I have an aversion to bikini waxing b/c the last time I did it in Hawaii, the wax was too hot and the pulled up skin. Ouch!

Janna Bee said...

Same thing happened to me the first time. I look pissed all of the time afterwards. Not that I was angry all the time, I just looked that way.

Then I found someone good and she did my eyebrows fairly often (this was before kids, mind you) and now they don't even grow in! They destroyed the hair follicles! So happy am I!

Shan said...


Several years ago when my husband was still the perpetual boyfriend, he gave me a gift certificate to a nail salon. Only thing was, so did my mom and my friend. Sure, I could have spread 'em out, but no! I decided to get my eyebrows done for the first time ever.

Right before a hot date with said boyfriend, and a day or so before big event at work.

*My* nice lady took me back to the waxing closet(?!?), had me recline under those insanely bright lights, and proceded to do a pretty nice job on my brows.

Then she said, "You want me do mustache?"

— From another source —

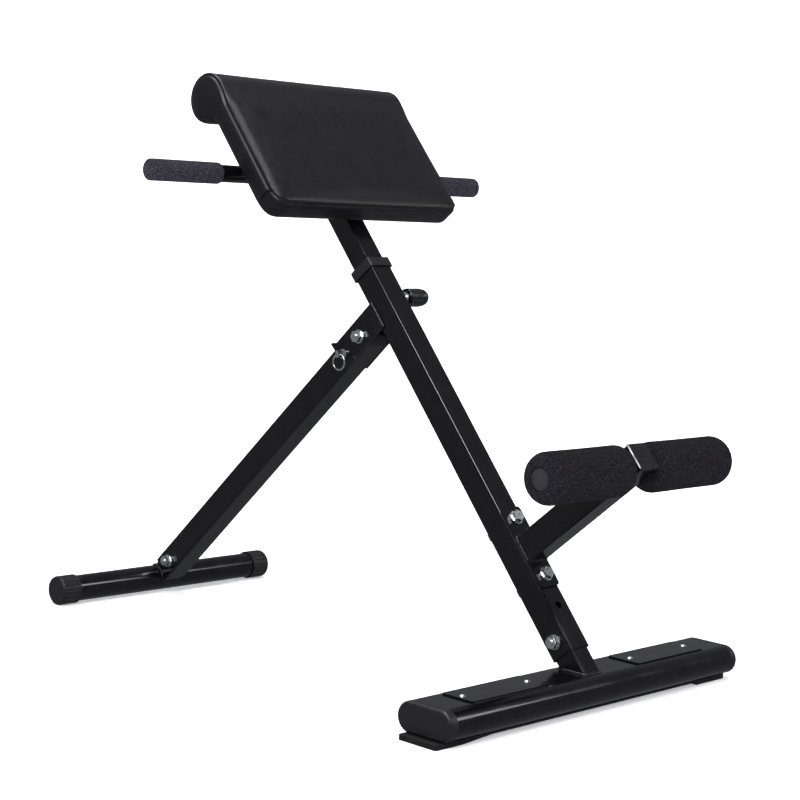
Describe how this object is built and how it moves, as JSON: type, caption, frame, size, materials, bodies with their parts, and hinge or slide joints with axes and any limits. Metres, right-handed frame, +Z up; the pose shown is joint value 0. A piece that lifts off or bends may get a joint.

Thank god I wasn't drinking milk, because it would have shot out my nose and gotten stuck!

"Uh. Yes, I guess so."

Yeah, this was about half an hour before the hot date, which I went on with pink shock lines above my eyes. My hot pink upper lip was as smooth as a baby's bottom.

With diaper rash.

That bled little pin dots of shame.

Now it's just me and that little face file they advertise on TV late at night.

RT said...

LMAO! I can totally picture this. Hilarious!